Usage

This package provides a command line interface.

Retrieve a reference

To retrieve a reference mention its id with the --id option.

$ mutalyzer_retriever --id "NG_012337.1"
##sequence-region NG_012337.1 1 15948
...

Retrieve a reference model

To retrieve the reference model add --parse (-p). Optionally, choose the preferred indentation with --indent.

$ mutalyzer_retriever --id "NG_012337.1" -p --indent 2
{
  "annotations": {
    "id": "NG_012337.1",
    "type": "record",
...

Output directory and split the model

Specify an output directory with --output.

$ mutalyzer_retriever --id "NG_012337.1" -p --indent 2 --output .
$ less NG_012337.1
{
  "annotations": {
    "id": "NG_012337.1",
    "type": "record",
...

Split the model between annotations and sequence with --split.

$ mutalyzer_retriever --id "NG_012337.1" -p --indent 2 --output . --split
$ less NG_012337.1.annotations
{
  "id": "NG_012337.1",
  "type": "record",
...
$ less NG_012337.1.sequence
GGGCTTGGTTCTACCATATCTCTACTTTGTGTTTATGTTTGTGTATGCATGTACTCCAAAGTCTT
...

Choose the retrieval source

By default all the sources are accessed (in the following order: LRG, NCBI, Esembl) and the reference is retrieved from the first one found. However, a specific source can be specified with -source (-s).

$ mutalyzer_retriever --id "NG_012337.1" -s ncbi
...

Choose the retrieval file type

For NCBI and Ensembl the default retrieved reference is gff3. However, a fasta file can be also retrieved with --type (-t).

$ mutalyzer_retriever --id "NG_012337.1" -t fasta
>NG_012337.1 Homo sapiens succinate dehydrogenase complex, ...
GGGCTTGGTTCTACCATATCTCTACTTTGTGTTTATGTTTGTGTATGCATGTACTCCAA...
...

If --parse (p) is added to the previous command, the sequence model is obtained (no annotations are included).

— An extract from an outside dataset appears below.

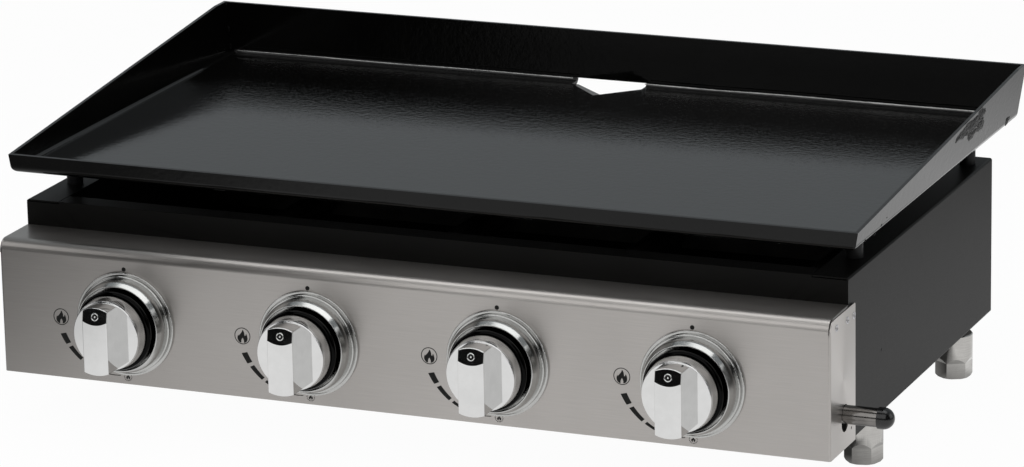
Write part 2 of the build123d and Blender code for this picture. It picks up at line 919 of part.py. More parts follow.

$ mutalyzer_retriever --id "NG_012337.1" -t fasta -p
{"sequence": {"seq": "GGGCTTGGTTCTACCATATCTCTACTTT

For the moment, this is not the case when --parse (p) is used in combination with -t gff3.

Raw genbank files can be retrieved from NCBI with -t genbank, but they cannot be parsed to obtain a model.

Parse local files

To obtain a model from local files (gff3 with fasta and lrg) use the from_file command.

$ mutalyzer_retriever from_file -h
usage: mutalyzer_retriever from_file [-h]
                                     [--paths PATHS [PATHS ...]]
                                     [--is_lrg]

optional arguments:
  -h, --help            show this help message and exit
  --paths PATHS [PATHS ...]
                        both gff3 and fasta paths or just an lrg
  --is_lrg              there is one file which is lrg

An example with gff3 and fasta is as follows.

$ mutalyzer_retriever from_file --paths NG_012337.1.gff3 NG_012337.1.fasta
{"annotations": {"id": "NG_012337.1", "type": "record", "location": ...
...

For an lrg file the --is_lrg flag needs to be added.

$ mutalyzer_retriever from_file --paths LRG_417 --is_lrg
{"annotations": {"type": "record", "id": "LRG_417", "location": ...

Retrieve the NCBI reference models from FTP

Starting from scratch, i.e., connect to the FTP location to retrieve the assembly versions and to download the annotations files.

$ mutalyzer_retriever ncbi_assemblies
- local output directory set up to ./models
  done
  ...

Restrict only to specific reference ids and assuming that the input files are already present in the downloads/ directory.

$ mutalyzer_retriever ncbi_assemblies  --input downloads/ --ref_id_start NC_000023 --downloaded
- local output directory set up to ./models
  done
- processing 109 from 20180213, (GRCh38.p12, GCF_000001405.38)
  - NC_000023.11
...
- processing 105.20220307 from 20220307, (GRCh37.p13, GCF_000001405.25)
  - NC_000023.10
- writing ./models/NC_000023.10